高度な分析を実施したりモデル構築をするデータサイエンティストと、それをシステム上で実現するデータエンジニア、という感じになるかと思います。
ということは、データサイエンティストに高度なプログラミングやシステム構築を期待するのは、「ちょっと違う」ということになります。
記事の中でも述べていますが、データサイエンティストよりもデータエンジニアがより多く必要になります。
混同されると不幸なことになるかも
データを扱うという意味では同じですが、求められている仕事や、キャリアパス、教育などを考えると、大きく異なってきます。
数学的なバックグランドの必要な、高度な分析やモデル構築をデータエンジニアに求めても、酷でしょう。
システム構築や計算速度の高速化をデータサイエンティストに求めても、それも酷でしょう。

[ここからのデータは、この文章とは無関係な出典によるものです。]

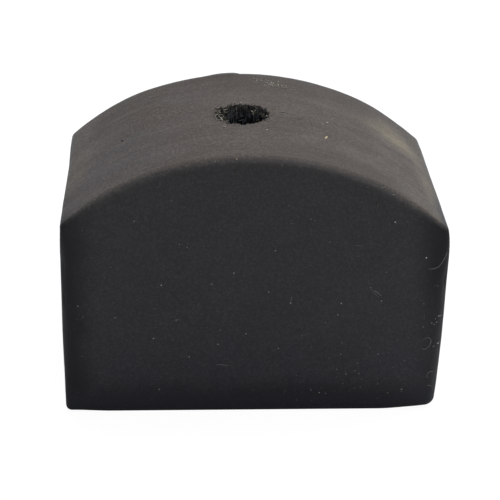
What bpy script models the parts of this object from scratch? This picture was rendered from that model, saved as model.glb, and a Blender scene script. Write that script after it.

実際、RやPythonなどの既存のライブラリーを使えば数学素養は必要ない! というわけにいかないのが、データ分析やモデル構築の世界です。
今回のまとめ
今回は、「データサイエンティストと機械学習エンジニア(もしくはデータエンジニア)、最近特に混同されやすい」というお話しをしました。
最近、データサイエンティストと機械学習エンジニア(もしくはデータエンジニア)は、本当に一緒くたにされることが多く、場合によっては不幸なことになります。
データサイエンティストの役割は、「データにもとづいて合理的な判断を行えるように意思決定者をサポートする」こと、もう少し言うと「意思決定者に対し、データに基づいた気の利いたレコメンドをする人(もしくは、その自動化を実現する人)」。
近くにある職種に機械学習エンジニア(もしくはデータエンジニア)というものがあります。
データサイエンティストが数学や統計学をバックグランドに高度な分析やモデル構築するの致し、データエンジニアはJavaやScala、Pythonなどのプログラミングのバックグランドに高度なプログラミングやシステム構築のスキルを持ちます。
近い場所にいても、役割分担が異なります。似ているようで似ていない。そんな感じです。この違いは、人財採用やキャリアパスの構築、教育の実施などのとき、非常に重要になってきます。